Le projet (http://www.scoop.it/t/marche-transatlantique) stipule, d’ores et déjà, que les pays signataires assureront « la mise en conformité de leurs lois, de leurs règlements et de leurs procédures ». Autant dire que presque tous les secteurs d’activité (hormis le domaine culturel) sont concernés : agriculture, alimentation, énergie, transports, santé, … Les poulets traités à l’eau de javel, le bœuf aux hormones, les OGM, le gaz de schiste seront alors inévitables. Les processus démocratiques court-circuités deviendront inopérants. Les réglementations sociales et environnementales seront mises à mal. Il ne sera plus question de transition écologique vers un monde plus sain…




Le secteur de l’eau ne serait pas épargné. Les Véolia et Suez n’auront alors aucun mal à empêcher toute velléité de retour en régie publique. Toute tentative de contrôle ou d’amélioration de la qualité de l’eau distribuée ou du traitement des eaux usées sera rejetée comme contraignante ou coûteuse. L’implication des usagers, des associations ou des pouvoirs publics sur ces sujets sera considérée comme illégitime de fait. Le concept de l’eau « bien commun » sera à ranger sur l’armoire aux souvenirs. Le droit à une eau sans danger pour la santé, la revendication de la protection à la source, la communication transparente des analyses, l’exigence d’alerte publique en cas de pollution au-delà des normes, la révision des normes pour intégrer les nouveaux polluants et les progrès de la toximétrie, l’élimination des pratiques de mélange d’eaux polluées pour faire baisser la teneur en certains polluants, la prise en compte en amont de l’effet cocktail, l’alignement des coûts au plus bas et la pratique de tarifs sociaux… autant de prétentions d’un autre siècle et d’utopies dérisoires.

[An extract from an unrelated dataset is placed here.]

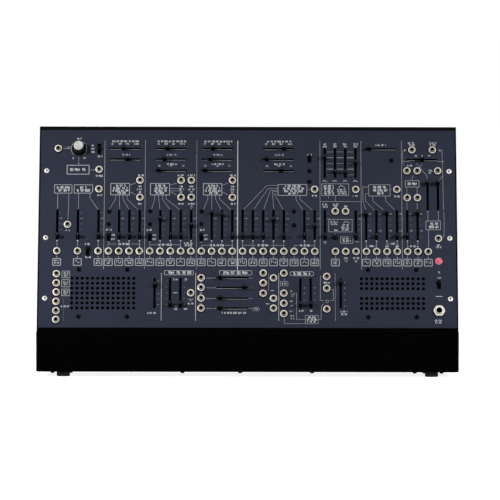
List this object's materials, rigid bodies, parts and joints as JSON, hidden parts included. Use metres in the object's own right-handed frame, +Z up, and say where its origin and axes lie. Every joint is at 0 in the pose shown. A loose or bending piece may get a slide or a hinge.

Nous ne voulons pas cela. Il est encore temps de manifester notre désaccord (par exemple sur http://stoptafta.wordpress.com/ ), d’inciter notre gouvernement à reprendre la main abandonnée à la Commission Européenne, de donner au Parlement Européen le contrôle sur la Commission, de voter et de voter avec discernement le 25 mars pour empêcher la conclusion de l’accord TAFTA.